Pumpkin

Yayoi Kusama
2010

  • Medium:Fiberglass-reinforced plastic
  • Year:2010
  • Size:129.3 x 131 x 126.5 cm

Description

Born in Nagano Prefecture, Japan, Yayoi Kusama is one of the most popular Japanese avant-garde artists. From a young age, Yayoi Kusama experienced visual and auditory hallucinations, and began creating net and polka-dot pattern pictures, which later became the main features of her work. She uses paintings, soft sculptures, as well as performances and installations to present her artistic philosophy of self-obliteration via the obsessive repetition and multiplication of single motifs.

Pumpkin mimics the form of a brightly hued, massive yellow pumpkin, in strong contrast with dense black polka dots clinging to its wavy ribs. Kusama was enchanted by the charming yet unpretentious form of pumpkins, which exudes a warm and resolute feeling, and this human-like quality unfurls a familiar intimacy that evokes her enthusiasm to create works of pumpkins.

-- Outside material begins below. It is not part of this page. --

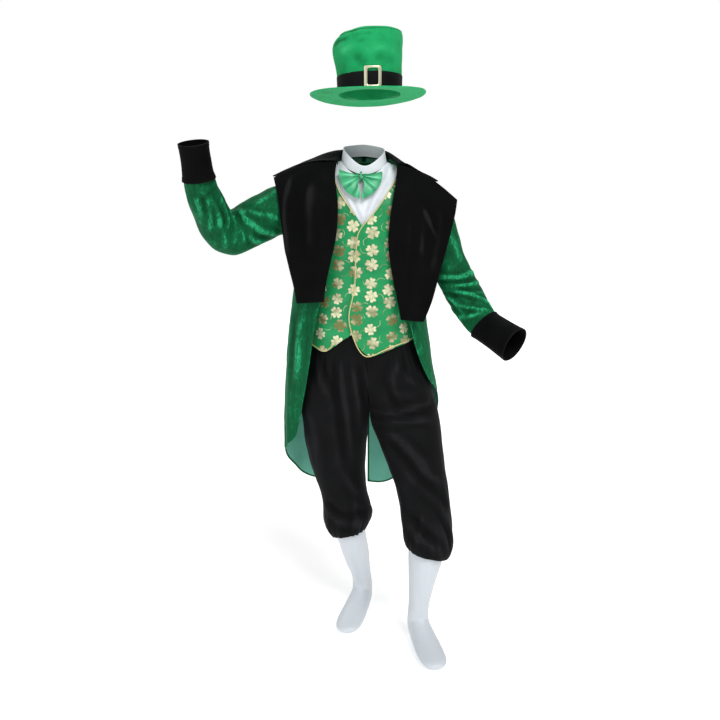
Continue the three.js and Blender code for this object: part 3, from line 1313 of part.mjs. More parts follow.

Polka dots are a key element in Kusama’s art, akin to a sustained mode of self-healing, as she describes: “Our earth is only one polka dot among millions of others… We must forget ourselves with polka dots. We must lose ourselves in the ever-advancing stream of eternity.”

By combining a pattern of fantasy with an object of reality, the normally ubiquitous fruit is filled with a dynamic energy that galvanizes the entire work healing hearts and minds.